3D code data
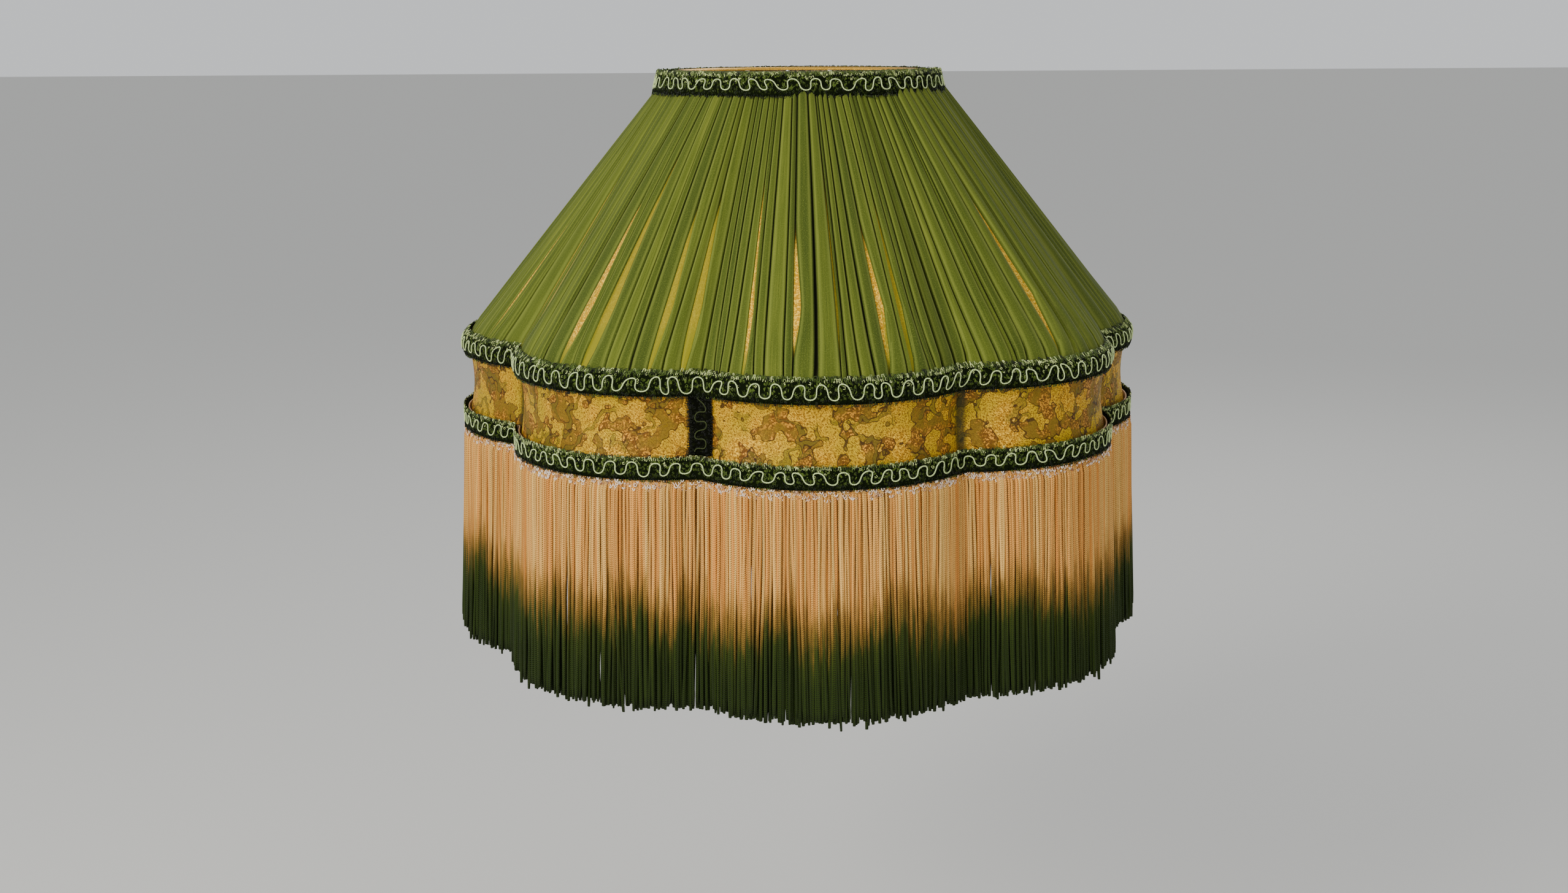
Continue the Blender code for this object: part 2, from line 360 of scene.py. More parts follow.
def piece(name, part, finish, replaced=(), thickness=0.0):
    """A part as a named piece that rides on the frame, in place of the replaced CAD nodes.
    A thickness gives an open sheet its inner side."""
    points, faces, uv, marks = part
    mesh = bpy.data.meshes.new(name)
    mesh.from_pydata(points.tolist(), [], faces.tolist())
    mesh.polygons.foreach_set("use_smooth", np.ones(len(faces), bool))
    mesh.uv_layers.new(name="weave").data.foreach_set("uv", uv.ravel())
    for mark, values in marks.items():
        mesh.attributes.new(mark, "FLOAT", "POINT").data.foreach_set("value", values)
    mesh.materials.append(finish)
    made = add_object(name, mesh)
    if thickness:
        wall = made.modifiers.new("cloth", "SOLIDIFY")
        wall.thickness = thickness
        wall.offset = -1
    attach(made, "root")
    if replaced:
        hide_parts(*replaced)
    return made


def noise(rng, count, waves):
    """A smooth random line of count values, about -1 to 1, that closes on itself."""
    at = np.arange(count) / count * TURN
    total = np.zeros(count)
    for wave in waves:
        total += rng.normal() * np.cos(wave * at + rng.uniform(0, TURN))
    return total / math.sqrt(len(waves))


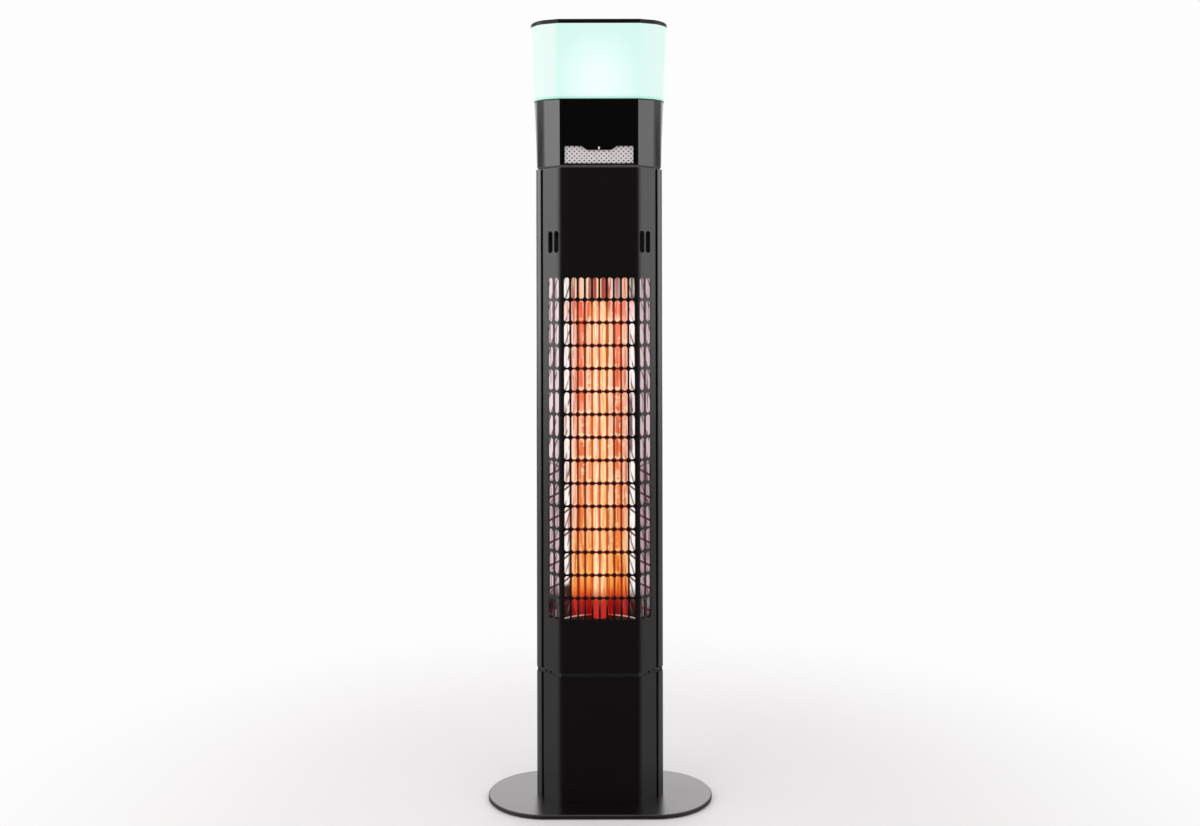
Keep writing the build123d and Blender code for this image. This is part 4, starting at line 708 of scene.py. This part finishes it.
close_shape(lattice, "speaker_grille", mesh_silver, "tower", "mesh_silver", "speaker_mesh")

# ---------------------------------------------------------------------- push buttons
# Four silicone-rubber buttons press onto switches behind a moulded bezel on the back of the head.
# They are cast in one colour, a little lighter than the bezel and duller.
button_rubber = surface("button_rubber", (0.016, 0.016, 0.017), (0.032, 0.032, 0.034), 0.0004, (0.55, 0.7),
                        0.2)
dress(button_rubber, "button_1", "button_2", "button_3", "button_4")

# ---------------------------------------------------------------------- lamp
# The shade is a translucent opal moulding lit from below by a board of white and coloured LEDs.
# It stands in a thin black tray on a soft seal, and a solid black cap closes it.
cap_plastic = surface("cap_black", (0.003, 0.003, 0.0028), (0.006, 0.006, 0.0055), 0.0003, (0.28, 0.34), 0.06,
                      ior=1.38)
# The seal's teal is painted mint light from the glowing shade just above it.
seal_rubber = surface("seal_rubber", (0.01, 0.05, 0.045), (0.015, 0.075, 0.065), 0.0005, (0.6, 0.8), 0.1)
tray_plastic = surface("tray_white", (0.7, 0.71, 0.7), (0.8, 0.81, 0.8), 0.0005, (0.4, 0.55), 0.08)
led, _, _ = blank("led_white", {
    "Base Color": (0.9, 0.9, 0.85, 1), "Emission Color": (0.75, 1.0, 0.92, 1), "Emission Strength": 2.0})
dress(cap_plastic, "top_cap", "lamp_tray")
dress(seal_rubber, "shade_seal")
dress(tray_plastic, "led_board")
dress(led, "leds")

# The shade glows mint, nearly white in a round patch low in its middle. Its chamfers carry painted side
# light, paler on the left than on the right, and a painted darker line runs along its foot.
patch_height, patch_half_width, patch_half_height, patch_end = 0.024, 0.05, 0.06, 3.2
facet_range, foot_line_height = (0.058, 0.064), 0.005
opal, tree, _ = blank("shade_opal", {
    "Base Color": (0.05, 0.065, 0.06, 1), "Specular IOR Level": 0.2, "Roughness": 0.5})
x, _, z = axes(tree)
shade_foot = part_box("lamp_shade")[0].z
across = sums(tree, "DIVIDE", x, patch_half_width)
up = sums(tree, "DIVIDE", sums(tree, "SUBTRACT", z, shade_foot + patch_height), patch_half_height)
spread = sums(tree, "ADD", product(tree, across, across), product(tree, up, up))
mint = ramp(tree, sums(tree, "DIVIDE", spread, patch_end), [
    (0.0, (0.89, 1.0, 0.99)), (0.08, (0.83, 0.995, 0.975)), (0.26, (0.745, 0.98, 0.93)),
    (0.45, (0.69, 0.955, 0.88)), (1.0, (0.67, 0.93, 0.85))])
left_facet_light = rise(tree, product(tree, x, -1.0), *facet_range)
right_facet_light = rise(tree, x, *facet_range)
mint = layer(tree, mint, (0.84, 0.95, 0.92), left_facet_light, 0.8)
mint = layer(tree, mint, (0.75, 0.93, 0.88), right_facet_light, 0.8)
mint = layer(tree, mint, (0.4, 0.8, 0.68), fall(tree, z, shade_foot, shade_foot + foot_line_height))
glow(opal, mint, 0.94)
dress(opal, "lamp_shade")

# ---------------------------------------------------------------------- floor, light and camera
# A plain pale floor and a white surround, with a large soft lamp at each side, one overhead and one
# behind. In reflections the floor and the surround are dim in front, as the dark half of a studio is.


def shaders_mixed(tree, factor, first, second):
    """Two shaders mixed by a factor."""
    node = tree.nodes.new("ShaderNodeMixShader")
    tree.links.new(factor, node.inputs["Fac"])
    tree.links.new(first, node.inputs[1])
    tree.links.new(second, node.inputs[2])
    return node.outputs["Shader"]


def plain(tree, kind, colour, strength=1.0):
    """Plain emission or background of one colour."""
    node = tree.nodes.new(kind)
    settle(node, {"Color": (*colour, 1), "Strength": strength})
    return node


front_range = (-0.88, -0.42)
start_shape()
bpy.ops.mesh.primitive_plane_add(size=12, location=(0, 0, 0))
floor = bpy.context.object
floor.name = "studio_floor"
floor_paint, tree, floor_shader = blank("floor_paint", {
    "Base Color": (0.80, 0.777, 0.785, 1), "Roughness": 0.6, "Specular IOR Level": 0.08})
_, y, _ = axes(tree)
away = tree.nodes.new("ShaderNodeVectorMath")
away.operation = "LENGTH"
tree.links.new(place_on(tree), away.inputs[0])
distance = away.outputs["Value"]
ray = tree.nodes.new("ShaderNodeLightPath")
far_and_seen = product(tree, rise(tree, distance, 0.35, 1.0), ray.outputs["Is Camera Ray"])
backdrop = plain(tree, "ShaderNodeEmission", (0.99, 0.985, 0.985))
open_floor = shaders_mixed(tree, far_and_seen, floor_shader.outputs["BSDF"], backdrop.outputs["Emission"])
front = fall(tree, sums(tree, "DIVIDE", y, distance), *front_range)
dimming = product(tree, sums(tree, "MULTIPLY_ADD", front, 0.5, 0.5), ray.outputs["Is Glossy Ray"])
dim = plain(tree, "ShaderNodeEmission", (0.02, 0.02, 0.02))
shown_floor = shaders_mixed(tree, dimming, open_floor, dim.outputs["Emission"])
tree.links.new(shown_floor, tree.nodes["Material Output"].inputs["Surface"])
floor.data.materials.append(floor_paint)

world = bpy.data.worlds.new("studio")
bpy.context.scene.world = world
world.use_nodes = True
tree = world.node_tree
ray = tree.nodes.new("ShaderNodeLightPath")
heading = tree.nodes.new("ShaderNodeTexCoord")
split = tree.nodes.new("ShaderNodeSeparateXYZ")
tree.links.new(heading.outputs["Generated"], split.inputs["Vector"])
back = split.outputs["Y"]
side_light, back_light, extra_behind, ambient_light = 0.46, 0.52, 0.45, 0.74
beside = product(tree, rise(tree, back, *front_range), fall(tree, back, 0.1, 0.45), side_light)
behind = product(tree, sums(tree, "MULTIPLY_ADD", rise(tree, back, 0.75, 0.96), extra_behind, back_light),
                 rise(tree, back, -0.88, 0.2))
mirrored = plain(tree, "ShaderNodeBackground", (1, 1, 1))
tree.links.new(sums(tree, "ADD", beside, behind), mirrored.inputs["Strength"])
ambient = plain(tree, "ShaderNodeBackground", (1, 1, 1), ambient_light)
seen = plain(tree, "ShaderNodeBackground", (0.985, 0.985, 0.985))
unseen = shaders_mixed(tree, ray.outputs["Is Glossy Ray"], ambient.outputs["Background"],
                       mirrored.outputs["Background"])
looked_at = sums(tree, "MAXIMUM", ray.outputs["Is Camera Ray"], ray.outputs["Is Transmission Ray"])
surround = shaders_mixed(tree, looked_at, unseen, seen.outputs["Background"])
tree.links.new(surround, tree.nodes["World Output"].inputs["Surface"])


def soft_lamp(name, place, aim, size, power):
    """Large rectangular soft box that points at a place on the heater."""
    light = bpy.data.lights.new(name, "AREA")
    light.shape = "RECTANGLE"
    light.size, light.size_y = size
    light.energy = power
    lamp = bpy.data.objects.new(name, light)
    bpy.context.collection.objects.link(lamp)
    lamp.location = place
    lamp.rotation_euler = (Vector(aim) - Vector(place)).to_track_quat("-Z", "Y").to_euler()
    lamp.visible_camera = False


for side, name, power in ((-1, "left_soft_box", 29), (1, "right_soft_box", 16.5)):
    soft_lamp(name, (side * 2.14, -0.865, 1.3), (0, 0, 0.75), (3.3, 1.8), power)
soft_lamp("top_soft_box", (0, 0.4, 2.9), (0, 0, 0.2), (2.2, 2.2), 5)
soft_lamp("back_soft_box", (0, 2.6, 1.05), (0, 0, 0.1), (3.4, 1.4), 20)

camera = bpy.data.cameras.new("photo_camera")
camera.sensor_width = 36
camera.lens = 38.25
camera.shift_y = -0.0942
viewer = bpy.data.objects.new("photo_camera", camera)
bpy.context.collection.objects.link(viewer)
viewer.location = (0.001, -1.823, 0.7093)
viewer.rotation_euler = (radians(90), radians(0.11), 0)
bpy.context.scene.camera = viewer
bpy.context.scene.view_settings.view_transform = "Standard"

The exercise
Each line that has the word "replaced" should be copied.

Reply to the exercise
def piece(name, part, finish, replaced=(), thickness=0.0):
    """A part as a named piece that rides on the frame, in place of the replaced CAD nodes.
    if replaced:
        hide_parts(*replaced)